To me, the only pure, true, real and most powerfully elemental love in this universe, is that of a mother for her child. That is the kind of love that is what most of us are really after in some primal unconscious way, more than anything I think….
Apologies for the length of my rambling epic comment
Apparently. Love doesn’t exist, platonically or otherwise. I hate to be the party pooper pessimist here .. but go ahead and read:
http://www.scienceblog.com/cms/blog/6883-score-romantics-1-cynics-0-17854.html
this might sound very simple, but i think love enhances sex
it is always alot more pleasurable, alot more fun even to practice that physical act of sex with some one you love, but then we fall into the problematic question of defining love in this case
i don’t know what love is exactly; i thought about it too long and read about it too much to the degree of really confusing myself
At some point, I think the blogger is obliged to reply to these comments. No? So here it goes:

amethystos. And sex better expressed through love?

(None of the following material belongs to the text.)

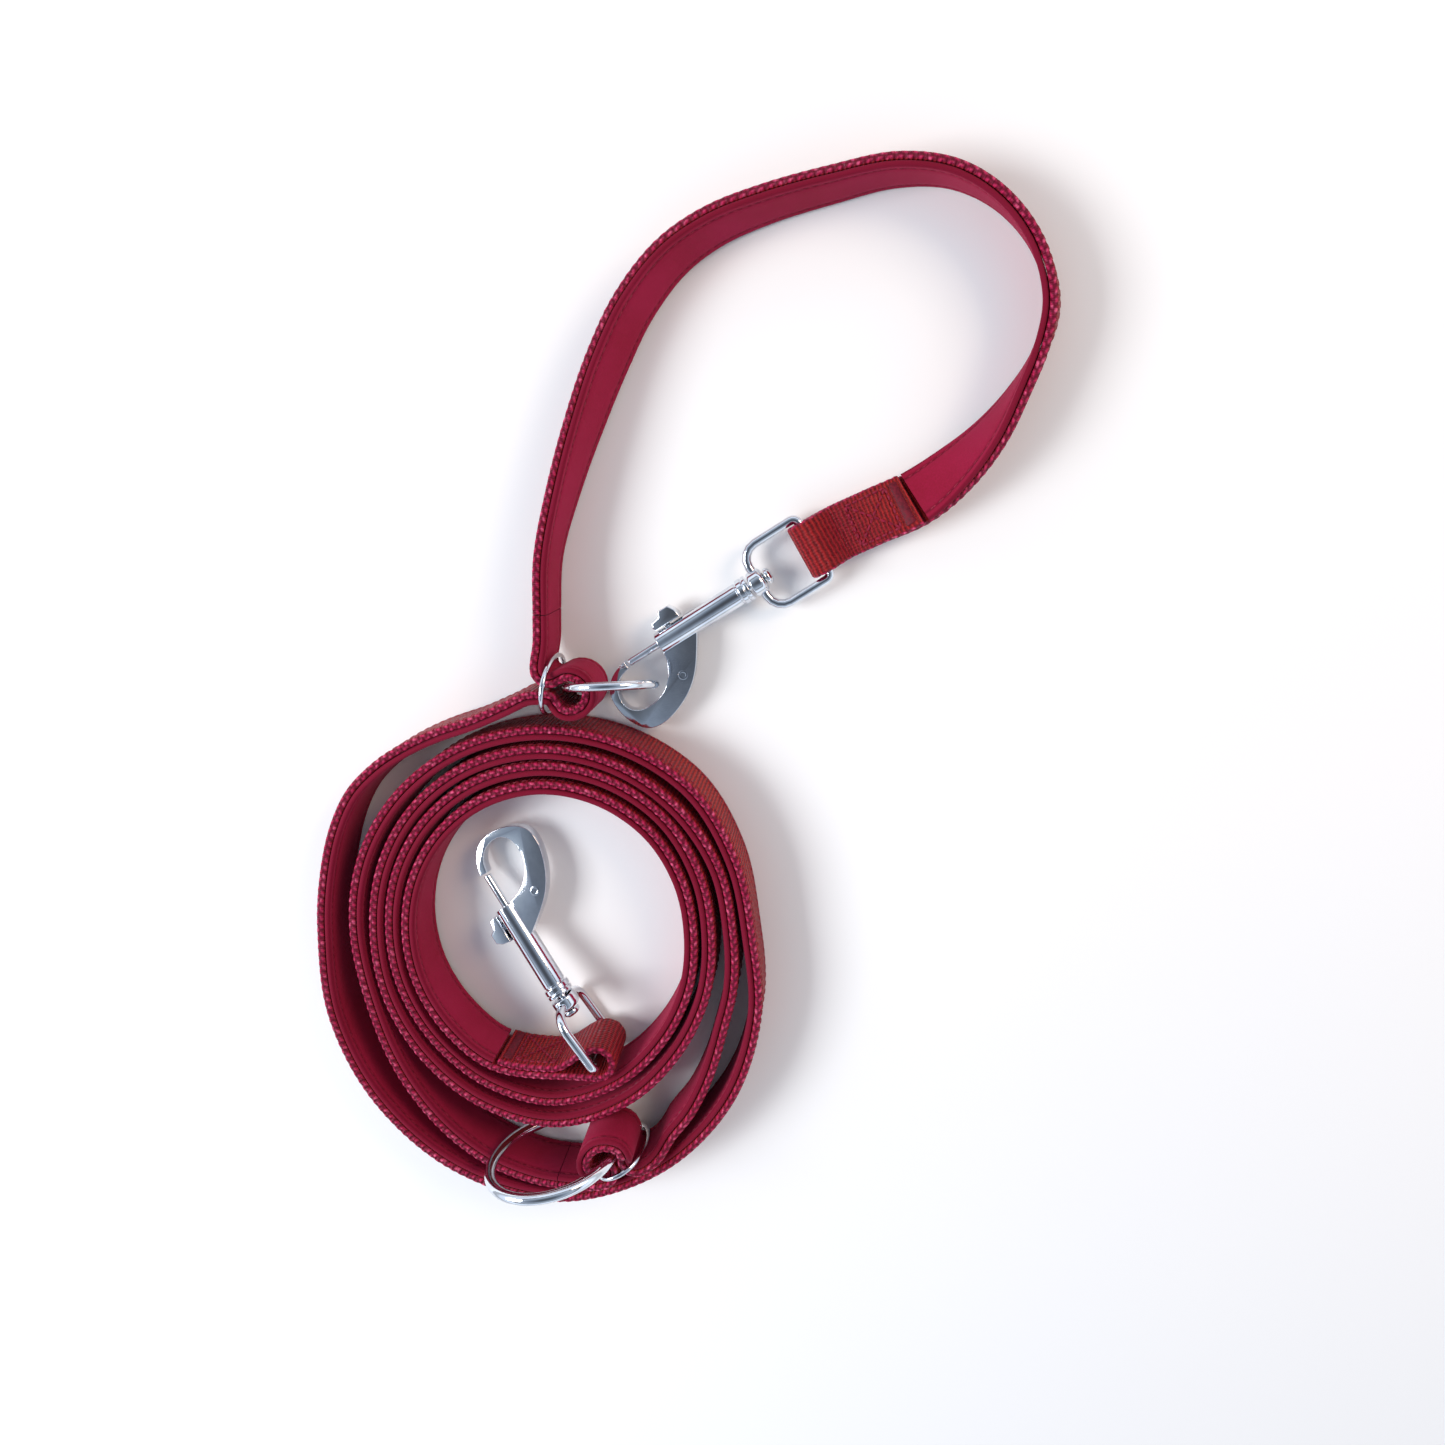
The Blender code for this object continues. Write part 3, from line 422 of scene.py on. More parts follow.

disturbed stranger. You can feed your hunger with canned soup too but it is just as flawed and imperfect, especially when compared to home-made real soup. And Isn’t everything replacable in this recycle-able world of ours?
3baid. I love asking questions. And marriage never answered any. Give it a try.
this lady. Oh come on. Be a sport. I never tried death but I know I have opinions of it
F and Angel. Oh I’m pretty sure they live in separation of each other. I’m just wondering if they live fully, completely, away from each other.
nada faris. Hmmm. Ok. You have a point there. So a claim in either direction is thwarted by the fact that each claim supposes a universal truth. So you cannot fully argue that love and sex can be separated. See. We’re of the same opinion after all.
ms. baker. Your rambling epics are always welcome here.
s3ood. So love and cociane have the same effect? How very interesting
white wings. Apparently love is more scientific than we usually think of it. At least that’s what s3ood’s link claims. So maybe love can be measure after all, and as such, defined. How terrible!!